Go through the material below and copy all lines with "parts".

> _Records to process_
--

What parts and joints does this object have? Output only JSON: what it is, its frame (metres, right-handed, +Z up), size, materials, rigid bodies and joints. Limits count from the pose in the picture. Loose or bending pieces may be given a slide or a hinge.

--

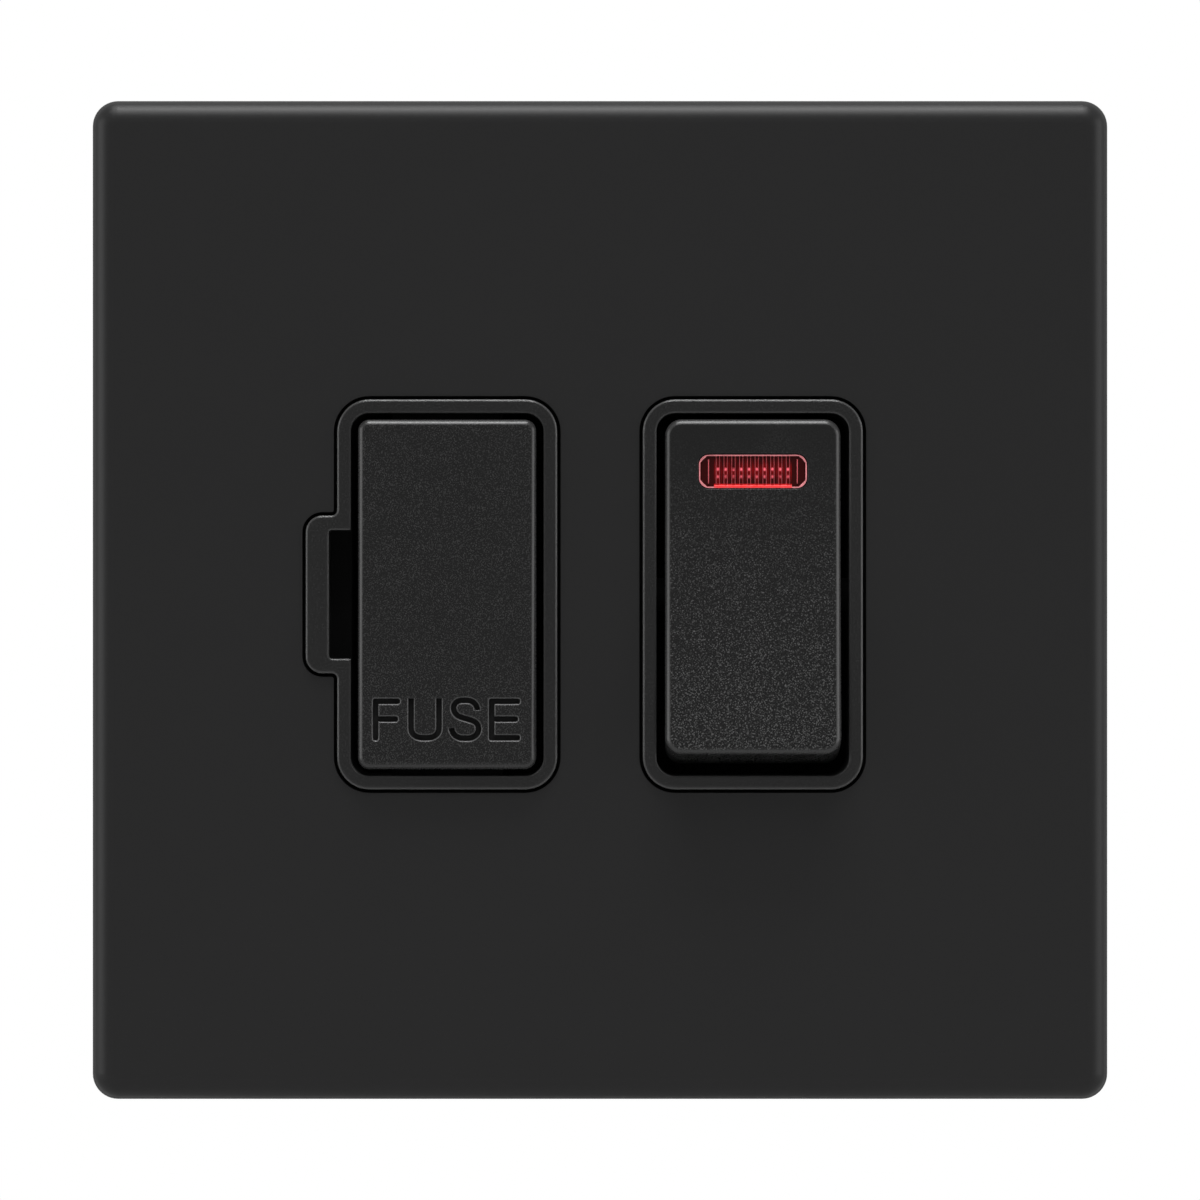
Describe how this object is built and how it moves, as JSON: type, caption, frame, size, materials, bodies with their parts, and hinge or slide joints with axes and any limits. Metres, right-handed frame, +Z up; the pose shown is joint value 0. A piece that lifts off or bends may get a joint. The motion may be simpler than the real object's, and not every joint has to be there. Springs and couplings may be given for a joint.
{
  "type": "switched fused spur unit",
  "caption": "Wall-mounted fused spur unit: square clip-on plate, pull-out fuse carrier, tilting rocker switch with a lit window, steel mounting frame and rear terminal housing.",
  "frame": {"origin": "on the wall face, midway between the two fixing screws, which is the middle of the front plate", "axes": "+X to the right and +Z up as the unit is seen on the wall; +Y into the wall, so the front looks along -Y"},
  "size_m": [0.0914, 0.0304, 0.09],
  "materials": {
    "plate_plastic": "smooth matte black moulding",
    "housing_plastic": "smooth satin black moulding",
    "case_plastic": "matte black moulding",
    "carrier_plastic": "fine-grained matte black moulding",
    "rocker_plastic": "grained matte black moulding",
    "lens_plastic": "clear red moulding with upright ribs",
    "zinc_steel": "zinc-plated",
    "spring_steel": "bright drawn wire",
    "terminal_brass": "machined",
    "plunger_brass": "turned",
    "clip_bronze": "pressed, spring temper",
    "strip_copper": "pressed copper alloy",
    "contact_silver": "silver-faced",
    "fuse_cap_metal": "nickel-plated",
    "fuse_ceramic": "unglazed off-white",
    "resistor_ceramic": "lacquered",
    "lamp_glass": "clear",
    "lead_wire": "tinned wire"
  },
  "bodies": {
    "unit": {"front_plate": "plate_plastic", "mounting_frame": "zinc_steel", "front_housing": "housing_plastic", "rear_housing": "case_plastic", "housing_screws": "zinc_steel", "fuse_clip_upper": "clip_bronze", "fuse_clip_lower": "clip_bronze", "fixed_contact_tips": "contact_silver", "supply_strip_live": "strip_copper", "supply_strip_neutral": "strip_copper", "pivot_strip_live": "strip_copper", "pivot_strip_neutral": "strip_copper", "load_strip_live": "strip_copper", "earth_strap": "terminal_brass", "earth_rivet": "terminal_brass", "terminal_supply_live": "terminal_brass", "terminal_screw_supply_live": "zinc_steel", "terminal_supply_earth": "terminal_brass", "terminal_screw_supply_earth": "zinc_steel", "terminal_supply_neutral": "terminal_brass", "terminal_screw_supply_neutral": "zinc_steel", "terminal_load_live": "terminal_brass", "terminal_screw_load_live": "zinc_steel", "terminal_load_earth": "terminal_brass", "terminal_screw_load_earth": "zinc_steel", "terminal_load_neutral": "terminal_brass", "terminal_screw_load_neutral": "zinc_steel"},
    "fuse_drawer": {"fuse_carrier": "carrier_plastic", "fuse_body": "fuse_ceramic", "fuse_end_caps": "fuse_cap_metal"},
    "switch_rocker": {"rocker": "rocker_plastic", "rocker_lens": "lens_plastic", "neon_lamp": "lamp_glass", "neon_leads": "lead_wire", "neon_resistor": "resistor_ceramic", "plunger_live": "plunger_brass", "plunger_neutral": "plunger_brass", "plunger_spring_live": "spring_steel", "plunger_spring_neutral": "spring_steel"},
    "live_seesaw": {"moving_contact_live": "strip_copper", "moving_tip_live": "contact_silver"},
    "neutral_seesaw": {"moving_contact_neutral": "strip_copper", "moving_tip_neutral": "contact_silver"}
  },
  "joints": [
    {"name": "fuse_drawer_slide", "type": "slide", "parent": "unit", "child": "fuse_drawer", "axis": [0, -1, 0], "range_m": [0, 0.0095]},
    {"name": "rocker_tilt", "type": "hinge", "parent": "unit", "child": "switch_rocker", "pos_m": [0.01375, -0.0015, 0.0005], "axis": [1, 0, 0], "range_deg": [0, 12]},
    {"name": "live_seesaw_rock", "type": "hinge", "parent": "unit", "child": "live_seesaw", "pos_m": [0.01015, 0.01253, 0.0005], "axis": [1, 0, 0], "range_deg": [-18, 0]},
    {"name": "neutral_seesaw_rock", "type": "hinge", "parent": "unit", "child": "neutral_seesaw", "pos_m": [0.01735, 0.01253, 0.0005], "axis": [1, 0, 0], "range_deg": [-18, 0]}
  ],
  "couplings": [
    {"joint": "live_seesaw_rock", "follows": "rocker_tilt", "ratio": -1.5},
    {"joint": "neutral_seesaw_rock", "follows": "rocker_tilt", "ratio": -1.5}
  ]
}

--

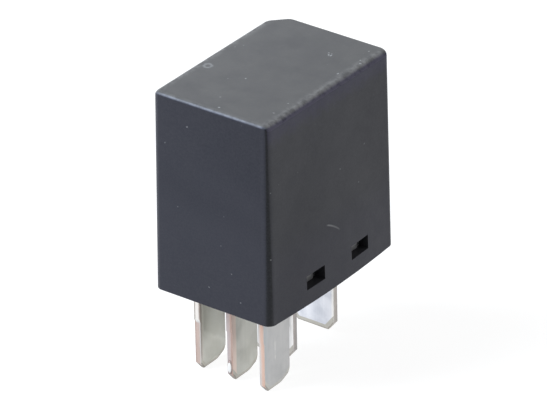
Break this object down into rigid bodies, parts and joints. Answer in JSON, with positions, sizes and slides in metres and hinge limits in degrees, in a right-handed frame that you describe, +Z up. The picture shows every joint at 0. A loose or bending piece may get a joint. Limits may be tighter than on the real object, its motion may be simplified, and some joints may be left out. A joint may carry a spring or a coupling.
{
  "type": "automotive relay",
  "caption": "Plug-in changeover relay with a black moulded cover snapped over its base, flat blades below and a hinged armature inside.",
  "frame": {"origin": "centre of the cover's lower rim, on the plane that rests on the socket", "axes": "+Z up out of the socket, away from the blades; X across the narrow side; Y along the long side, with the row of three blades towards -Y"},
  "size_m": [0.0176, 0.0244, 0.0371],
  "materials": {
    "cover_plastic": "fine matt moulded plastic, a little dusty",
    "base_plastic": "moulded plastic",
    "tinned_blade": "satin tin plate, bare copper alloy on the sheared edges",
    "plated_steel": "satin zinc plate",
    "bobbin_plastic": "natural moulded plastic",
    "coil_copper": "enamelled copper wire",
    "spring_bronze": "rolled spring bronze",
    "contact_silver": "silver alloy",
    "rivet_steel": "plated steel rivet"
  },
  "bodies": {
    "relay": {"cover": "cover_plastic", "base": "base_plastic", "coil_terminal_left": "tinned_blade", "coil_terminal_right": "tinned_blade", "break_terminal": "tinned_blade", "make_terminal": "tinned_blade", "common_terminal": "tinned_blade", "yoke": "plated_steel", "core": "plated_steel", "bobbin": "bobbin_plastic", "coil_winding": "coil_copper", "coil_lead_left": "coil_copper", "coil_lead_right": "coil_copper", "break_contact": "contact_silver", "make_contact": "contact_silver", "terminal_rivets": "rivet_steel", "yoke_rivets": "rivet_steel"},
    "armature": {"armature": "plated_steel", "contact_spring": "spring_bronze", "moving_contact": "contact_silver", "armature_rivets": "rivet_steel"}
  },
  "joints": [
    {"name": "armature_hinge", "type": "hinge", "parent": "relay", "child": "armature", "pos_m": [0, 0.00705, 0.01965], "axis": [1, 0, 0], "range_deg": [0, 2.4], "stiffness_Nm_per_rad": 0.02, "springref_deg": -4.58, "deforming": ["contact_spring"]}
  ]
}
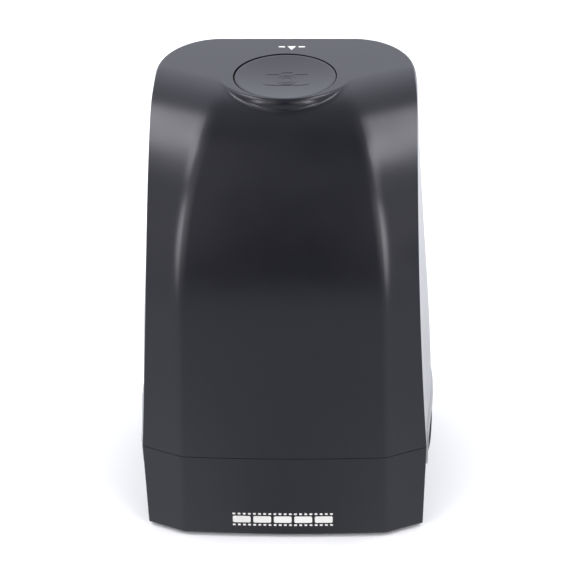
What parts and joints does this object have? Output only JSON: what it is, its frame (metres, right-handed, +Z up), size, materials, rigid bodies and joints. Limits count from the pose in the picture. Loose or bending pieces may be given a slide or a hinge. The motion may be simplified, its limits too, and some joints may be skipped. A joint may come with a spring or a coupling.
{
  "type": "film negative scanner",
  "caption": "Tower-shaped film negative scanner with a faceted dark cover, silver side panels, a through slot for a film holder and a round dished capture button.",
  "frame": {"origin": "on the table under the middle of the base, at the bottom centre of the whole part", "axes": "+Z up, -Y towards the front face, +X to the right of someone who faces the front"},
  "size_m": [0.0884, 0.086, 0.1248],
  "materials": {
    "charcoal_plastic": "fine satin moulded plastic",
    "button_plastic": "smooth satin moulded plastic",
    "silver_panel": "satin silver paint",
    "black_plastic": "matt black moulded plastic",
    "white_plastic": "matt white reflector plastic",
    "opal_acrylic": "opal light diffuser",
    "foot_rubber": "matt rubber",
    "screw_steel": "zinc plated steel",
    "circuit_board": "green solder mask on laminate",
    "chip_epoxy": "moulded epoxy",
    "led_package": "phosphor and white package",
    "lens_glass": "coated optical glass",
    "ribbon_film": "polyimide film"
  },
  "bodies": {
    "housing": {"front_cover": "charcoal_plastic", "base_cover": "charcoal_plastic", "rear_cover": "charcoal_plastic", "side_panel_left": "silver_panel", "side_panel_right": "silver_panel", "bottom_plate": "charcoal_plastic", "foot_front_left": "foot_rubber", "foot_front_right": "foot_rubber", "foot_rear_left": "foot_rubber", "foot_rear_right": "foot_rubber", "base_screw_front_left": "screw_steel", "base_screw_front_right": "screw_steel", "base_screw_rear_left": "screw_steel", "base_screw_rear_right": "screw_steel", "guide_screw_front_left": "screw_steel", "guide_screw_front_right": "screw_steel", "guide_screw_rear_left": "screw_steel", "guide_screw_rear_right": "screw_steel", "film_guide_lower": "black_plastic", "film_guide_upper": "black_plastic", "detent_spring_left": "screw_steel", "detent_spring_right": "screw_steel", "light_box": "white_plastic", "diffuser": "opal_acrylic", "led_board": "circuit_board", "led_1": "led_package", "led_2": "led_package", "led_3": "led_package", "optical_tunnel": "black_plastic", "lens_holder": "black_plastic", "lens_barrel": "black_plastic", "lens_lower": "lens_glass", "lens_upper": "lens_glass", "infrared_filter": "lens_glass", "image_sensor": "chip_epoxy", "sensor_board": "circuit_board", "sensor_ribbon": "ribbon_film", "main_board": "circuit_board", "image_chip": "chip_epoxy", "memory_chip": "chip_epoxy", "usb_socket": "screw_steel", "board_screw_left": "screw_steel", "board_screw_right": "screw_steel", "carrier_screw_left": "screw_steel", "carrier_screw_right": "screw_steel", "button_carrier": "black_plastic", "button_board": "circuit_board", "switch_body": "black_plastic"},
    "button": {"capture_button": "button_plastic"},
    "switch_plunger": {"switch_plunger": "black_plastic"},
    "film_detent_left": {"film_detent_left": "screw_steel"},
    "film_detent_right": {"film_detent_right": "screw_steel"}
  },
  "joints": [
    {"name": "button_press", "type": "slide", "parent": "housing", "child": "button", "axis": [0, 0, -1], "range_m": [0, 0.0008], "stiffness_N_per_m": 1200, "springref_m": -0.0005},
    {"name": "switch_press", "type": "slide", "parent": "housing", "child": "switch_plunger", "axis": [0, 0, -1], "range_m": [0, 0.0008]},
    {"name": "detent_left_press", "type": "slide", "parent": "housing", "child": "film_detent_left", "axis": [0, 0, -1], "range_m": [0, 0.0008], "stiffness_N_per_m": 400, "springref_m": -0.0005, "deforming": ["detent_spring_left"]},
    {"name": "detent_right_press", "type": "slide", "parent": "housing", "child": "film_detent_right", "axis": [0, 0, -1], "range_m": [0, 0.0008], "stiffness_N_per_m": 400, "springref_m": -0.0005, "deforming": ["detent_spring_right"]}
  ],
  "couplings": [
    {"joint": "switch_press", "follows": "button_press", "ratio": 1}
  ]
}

--

> _Result of the task_
What parts and joints does this object have? Output only JSON: what it is, its frame (metres, right-handed, +Z up), size, materials, rigid bodies and joints. Limits count from the pose in the picture. Loose or bending pieces may be given a slide or a hinge.
Describe how this object is built and how it moves, as JSON: type, caption, frame, size, materials, bodies with their parts, and hinge or slide joints with axes and any limits. Metres, right-handed frame, +Z up; the pose shown is joint value 0. A piece that lifts off or bends may get a joint. The motion may be simpler than the real object's, and not every joint has to be there. Springs and couplings may be given for a joint.
Break this object down into rigid bodies, parts and joints. Answer in JSON, with positions, sizes and slides in metres and hinge limits in degrees, in a right-handed frame that you describe, +Z up. The picture shows every joint at 0. A loose or bending piece may get a joint. Limits may be tighter than on the real object, its motion may be simplified, and some joints may be left out. A joint may carry a spring or a coupling.
What parts and joints does this object have? Output only JSON: what it is, its frame (metres, right-handed, +Z up), size, materials, rigid bodies and joints. Limits count from the pose in the picture. Loose or bending pieces may be given a slide or a hinge. The motion may be simplified, its limits too, and some joints may be skipped. A joint may come with a spring or a coupling.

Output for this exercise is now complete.